High Bypass Jet Engines
The slow realization by the Chemtrail promoters that contrails did actually persist created a kind of cognitive dissonance. After all, Chemtrail promoters had always believed that contrails quickly faded away, and then they saw old books, photos, and video, showing them without a doubt that there are many decades of records and explanations of contrail persistence. Their theory relied on contrails not persisting, so was their entire theory wrong?
Some people probably did realize at that point that the theory was actually incorrect, and eventually this led to them escaping the rabbit hole. But those that remained managed to incorporate the persistence of contrails into their theory by a stunning display of doublethink. Historically, contrails did persist, as evidenced by the old books and photos, but in modern times, they claim, contrails cannot persist because jet engines are different now. Not only that, but they also go so far as to say modern jet engines can never make contrails.
For reasons we’ll get into, this is flat wrong. Modern jet engines actually make contrails more often than the older ones. But before we get into why, it’s very important to realize that this is a very seriously made claim that has been promoted by sites like Geoengineering Watch for several years. The fact that this claim has been disproven, and demonstrably so, is a very valuable tool in getting your friend to think about why they trust the claims made by those sites. Shining a spotlight on a single topic like this can be pivotal, as it was for Willie with the ballast barrels.
One recent (2015) article on this topic, titled “High Bypass Turbofan Jet Engines, Geoengineering, and the Contrail Lie,” states:
They say that it is perfectly normal for this “condensation” to stay in the sky for hours or days, widening and spreading until whole horizons are completely blotted out. … Here is the fact of the matter, all commercial jet aircraft and all military tankers are fitted with a type of jet engine that is by design nearly incapable of producing any condensation trail except under the most extreme circumstances, the high bypass turbofan.13
Jet engines are basically long tubes: air is compressed in the front of the engine (the compressor), then that compressed air and the jet fuel are ignited in the middle of the engine (the combustion chamber), and finally the byproduct passes through the back of the engine (the turbine), which recycles some of the pressure of the burnt gases to power the front compressor. The hot high-pressure exhaust is then shot out the back to provide thrust.

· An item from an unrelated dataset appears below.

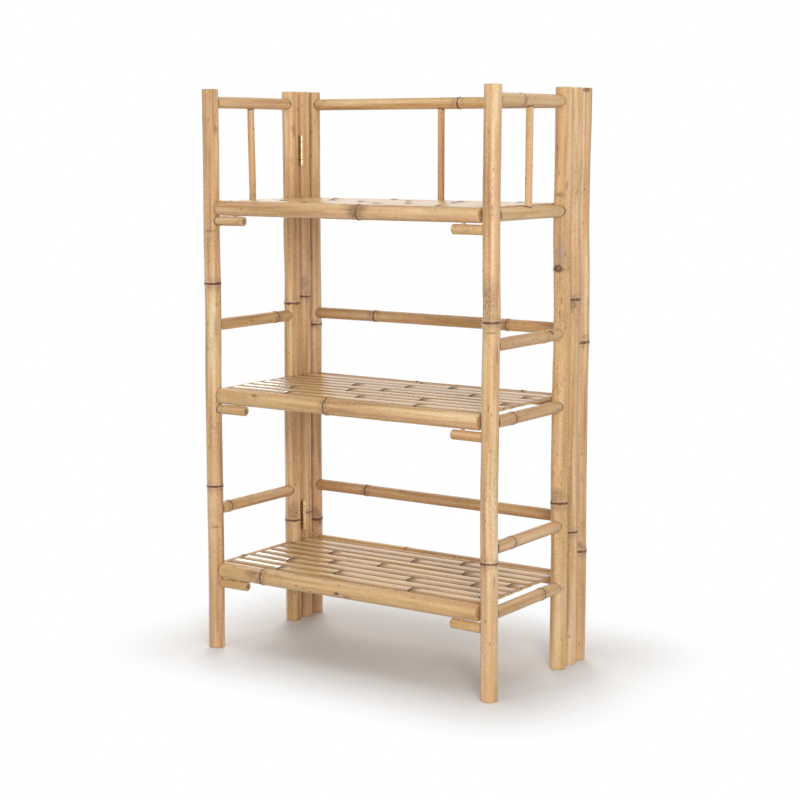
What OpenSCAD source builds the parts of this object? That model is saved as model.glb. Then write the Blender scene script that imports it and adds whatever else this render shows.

This simple type of jet engine is powerful, but not very fuel efficient and is typically only found on fighter jets. Most passenger jets today have an enlarged fan on the front of the engine; the turbine turns this fan which pushes air into the compressor, but also pushes air past the engine to provide part of the thrust. This makes the engine more fuel efficient. The air that is pushed past the engine is called the bypass air.
The bigger the fan, the more bypass air there is, and the more thrust comes from this bypass air. Fighter jet engines have no extra fan at the front, so are referred to as zero bypass. Older engines, like those used on a Boeing 707, were very low bypass engines. Newer engines such as those you might see on a Boeing 737 or newer are almost all high bypass engines, simply because they are much more fuel efficient.